» **Exercise task**: Below are the records; locate each line with the word "this" and copy it.

» **Data provided**:
━━━━━━━━━━

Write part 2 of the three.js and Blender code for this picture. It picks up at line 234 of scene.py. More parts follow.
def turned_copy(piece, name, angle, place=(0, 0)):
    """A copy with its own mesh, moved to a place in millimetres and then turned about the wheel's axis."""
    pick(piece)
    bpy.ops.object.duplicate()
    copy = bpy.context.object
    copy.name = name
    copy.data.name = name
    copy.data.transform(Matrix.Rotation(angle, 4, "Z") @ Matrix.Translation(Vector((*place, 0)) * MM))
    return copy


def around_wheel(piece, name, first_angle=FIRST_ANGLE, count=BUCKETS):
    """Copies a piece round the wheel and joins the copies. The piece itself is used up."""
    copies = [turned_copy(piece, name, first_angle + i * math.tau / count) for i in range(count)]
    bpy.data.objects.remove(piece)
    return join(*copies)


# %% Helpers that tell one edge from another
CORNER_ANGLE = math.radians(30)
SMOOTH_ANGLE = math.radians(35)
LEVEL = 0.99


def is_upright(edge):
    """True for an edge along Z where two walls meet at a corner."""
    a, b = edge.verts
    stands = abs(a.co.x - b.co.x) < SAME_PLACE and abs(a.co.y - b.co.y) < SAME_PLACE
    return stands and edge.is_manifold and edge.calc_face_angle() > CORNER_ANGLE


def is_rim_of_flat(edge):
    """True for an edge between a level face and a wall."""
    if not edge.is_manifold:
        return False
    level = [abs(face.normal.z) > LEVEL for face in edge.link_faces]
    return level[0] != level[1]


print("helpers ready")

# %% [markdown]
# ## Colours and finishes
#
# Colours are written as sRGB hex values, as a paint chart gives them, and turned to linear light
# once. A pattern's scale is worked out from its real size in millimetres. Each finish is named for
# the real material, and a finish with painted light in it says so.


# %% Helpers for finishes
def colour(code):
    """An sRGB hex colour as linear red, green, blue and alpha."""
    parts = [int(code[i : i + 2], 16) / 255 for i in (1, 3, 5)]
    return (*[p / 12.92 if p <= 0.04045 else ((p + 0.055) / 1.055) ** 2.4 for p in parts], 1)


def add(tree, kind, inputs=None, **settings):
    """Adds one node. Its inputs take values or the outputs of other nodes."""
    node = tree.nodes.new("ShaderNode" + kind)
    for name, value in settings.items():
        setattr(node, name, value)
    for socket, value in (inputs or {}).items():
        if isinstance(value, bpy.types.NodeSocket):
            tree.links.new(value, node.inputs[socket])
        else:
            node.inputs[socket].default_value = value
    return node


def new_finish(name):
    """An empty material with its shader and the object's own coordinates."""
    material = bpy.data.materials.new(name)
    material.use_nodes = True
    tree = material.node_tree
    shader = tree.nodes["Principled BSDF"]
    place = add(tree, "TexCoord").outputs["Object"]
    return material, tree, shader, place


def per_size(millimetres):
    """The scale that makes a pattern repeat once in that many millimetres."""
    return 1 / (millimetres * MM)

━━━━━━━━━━

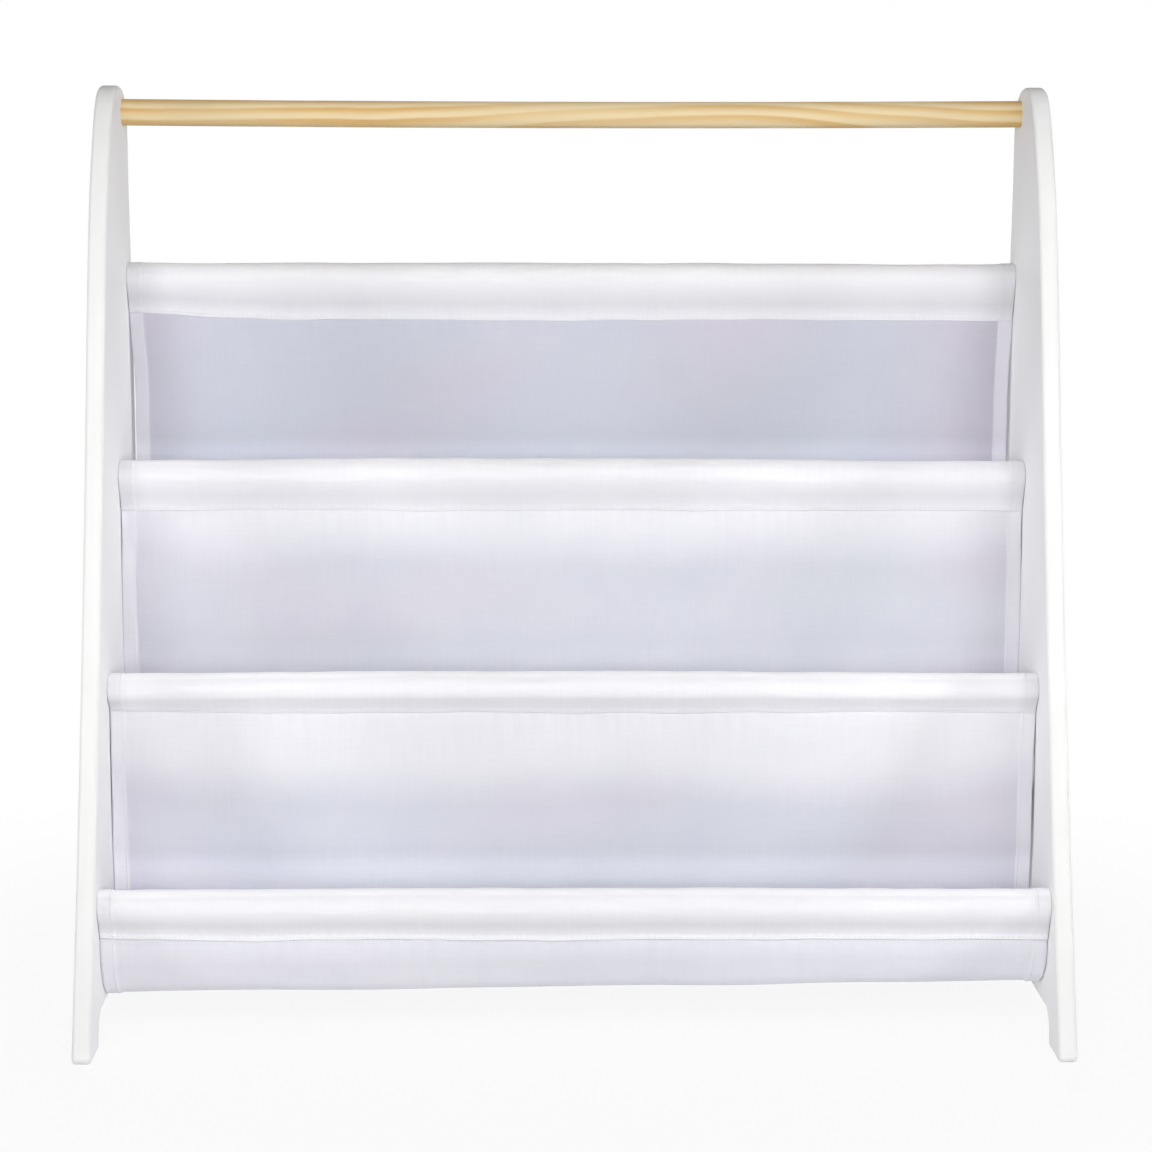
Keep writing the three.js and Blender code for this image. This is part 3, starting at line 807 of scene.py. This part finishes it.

━━━━━━━━━━

» **In response**:
Write part 2 of the three.js and Blender code for this picture. It picks up at line 234 of scene.py. More parts follow.
Keep writing the three.js and Blender code for this image. This is part 3, starting at line 807 of scene.py. This part finishes it.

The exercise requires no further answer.